Category | Linear | Naive-Bayes | Lasso | Random Forest |
Tissue handling | 0.800 (0.099) | 0.686 (0.064) | 0.820 (0.040) | 0.766 (0.084) |
Efficiency | 0.647 (0.033) | 0.627 (0.066) | 0.753 (0.013) | 0.641 (0.040) |
Bi-manual dexterity | 0.453 (0.102) | 0.519 (0.063) | 0.653 (0.007) | 0.421 (0.094) |
Depth perception | 0.240 (0.038) | 0.240 (0.000) | 0.273 (0.033) | 0.207 (0.072) |
Table 3
Consensus based system to determine feature polarities. A ‘+’ indicates a positive correlation between the feature and performance. Whereas, a ‘-’ indicates a negative correlation.
Feature | JIGSAWS | EndoVis19 | Literature | Final |
Fine-motor reactivity | - | + | + | + |
Control of pace | + | + | + | + |
Consistency of placement | - | + | + | + |
Fine-motor precision | + | + | + | + |
Economy of motion | - | - | - | - |
Fluidity | + | + | + | + |
Tremor | - | - | - | - |
Disorder | - | - | - | - |
Predictability | + | - | + | + |
Inertia | - | - | - | - |
Bi-manual dexterity | + | + | + | + |
Model development and validation
Each video is run through the framework presented in Fig. 1, the output of which is a set of carefully created metrics (Table 3). These metrics are a distilled representation of the input video and contain everything needed for downstream processing. This distilled representation or feature vector is used for subsequent training of machine learning models.
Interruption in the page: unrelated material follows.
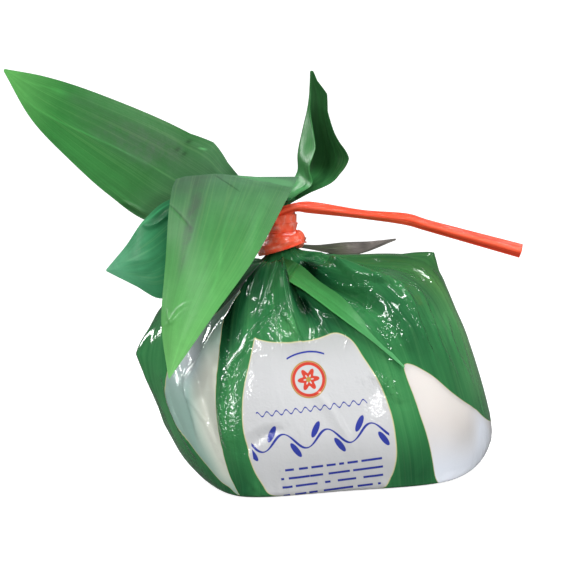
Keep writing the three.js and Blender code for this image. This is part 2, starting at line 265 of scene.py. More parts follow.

We trained a random forest classifier model on the provided data. This helps to better understand the contribution of each calculated metric to the performance of an individual. We also hypothesized that the positive or negative correlation of each metric would only be meaningful if the model results were acceptable. Tables 1 and 2 contain the performance metrics of the model on two different datasets. We run 10-fold cross-validation on both datasets and use the mean of the metrics across all folds. The Gini importances were extracted from the random forest model and the polarities are presented in Table 3 [48].
We validate our approach by using video data from Surgical Safety Technologies (SST) and University of Texas Southwestern (UTSW). SST data consists of 102 laparoscopic procedures whereas UTSW consists of 133 robotic procedures. Each video is annotated with performance data (OSATS), which we use to divide the top 10% and bottom 10% of surgeons based on two distinct evaluation criteria. This step illustrates the model's ability to generalize to different types of surgery, different annotation frameworks, and across different cohorts.
Statistical analysis
Tables 1 and 2, and their corresponding polarities (Table 3) were created using this approach. The Kolmogorov-Smirnov test was used to determine the distribution to which a sample or a set of samples might belong. Metrics extracted from the time-series data for each unique surgical procedure were mapped to distributions such as the Gaussian, Gumbel, or Cauchy. The radar plots in this report were constructed by presenting the percentiles for each metric in each case. The values are normalized across the population and are thus bounded between 0 and 1.